| Task brief |
Beginning with the first line of the data below, reproduce every line unchanged, ending with the line that holds "const CREAM_TOP = 25.625;".
+++ Data extract
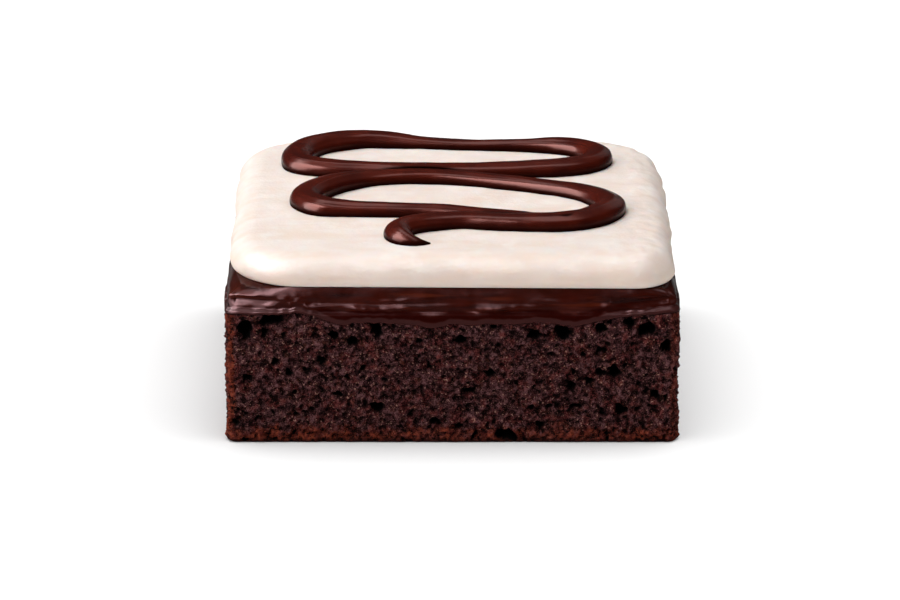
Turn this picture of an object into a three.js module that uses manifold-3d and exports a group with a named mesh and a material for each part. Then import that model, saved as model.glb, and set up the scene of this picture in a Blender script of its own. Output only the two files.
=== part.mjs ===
// A portion of chocolate mud cake cut as a near-square block: open chocolate crumb, a poured layer of
// chocolate icing, a thick spread of cream, and one line of chocolate piped on top in two long loops.
// Lengths are millimetres and +Z is up. The origin is the centre of the underside, and the cut face
// that is seen in front looks along -Y.
import * as THREE from "three";
import { mergeVertices } from "three/addons/utils/BufferGeometryUtils.js";
import Module from "manifold-3d";

const wasm = await Module();
wasm.setup();

// Driving dimensions
const CAKE_WIDTH = 60; // along X
const CAKE_DEPTH = 54; // along Y
const CRUMB_TOP = 17.5; // where crumb and icing meet inside the cake
const ICING_TOP = 21.5;
const LEAN_RIGHT = 1; // how much further in the right side stands at the back than in front
const LEAN_LEFT = 0.35;
const CREAM_TOP = 25.625;

// Crumb
const CRUMB_CORNER = 1.6; // corner radius seen from above
const CRUMB_INSET = 0.05; // the icing's lip stands this far proud of the crumb
const FOOT_ROUND = 0.25; // rounding of the bottom edge
const FOOT_PROFILE = [
  [1, 0],
  [0.3, 0.4],
  [0, 1],
]; // [inset, height] in shares of that rounding
const CRUMB_ROWS = 4;
const CRUMB_SWELL = 0.07; // how uneven the cut faces are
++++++
| Answer below |
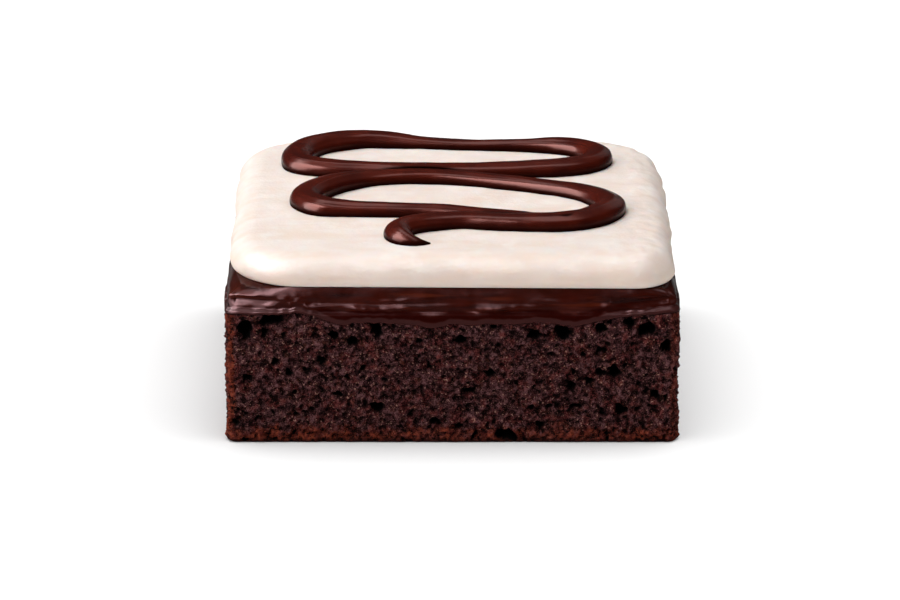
Turn this picture of an object into a three.js module that uses manifold-3d and exports a group with a named mesh and a material for each part. Then import that model, saved as model.glb, and set up the scene of this picture in a Blender script of its own. Output only the two files.
=== part.mjs ===
// A portion of chocolate mud cake cut as a near-square block: open chocolate crumb, a poured layer of
// chocolate icing, a thick spread of cream, and one line of chocolate piped on top in two long loops.
// Lengths are millimetres and +Z is up. The origin is the centre of the underside, and the cut face
// that is seen in front looks along -Y.
import * as THREE from "three";
import { mergeVertices } from "three/addons/utils/BufferGeometryUtils.js";
import Module from "manifold-3d";

const wasm = await Module();
wasm.setup();

// Driving dimensions
const CAKE_WIDTH = 60; // along X
const CAKE_DEPTH = 54; // along Y
const CRUMB_TOP = 17.5; // where crumb and icing meet inside the cake
const ICING_TOP = 21.5;
const LEAN_RIGHT = 1; // how much further in the right side stands at the back than in front
const LEAN_LEFT = 0.35;
const CREAM_TOP = 25.625;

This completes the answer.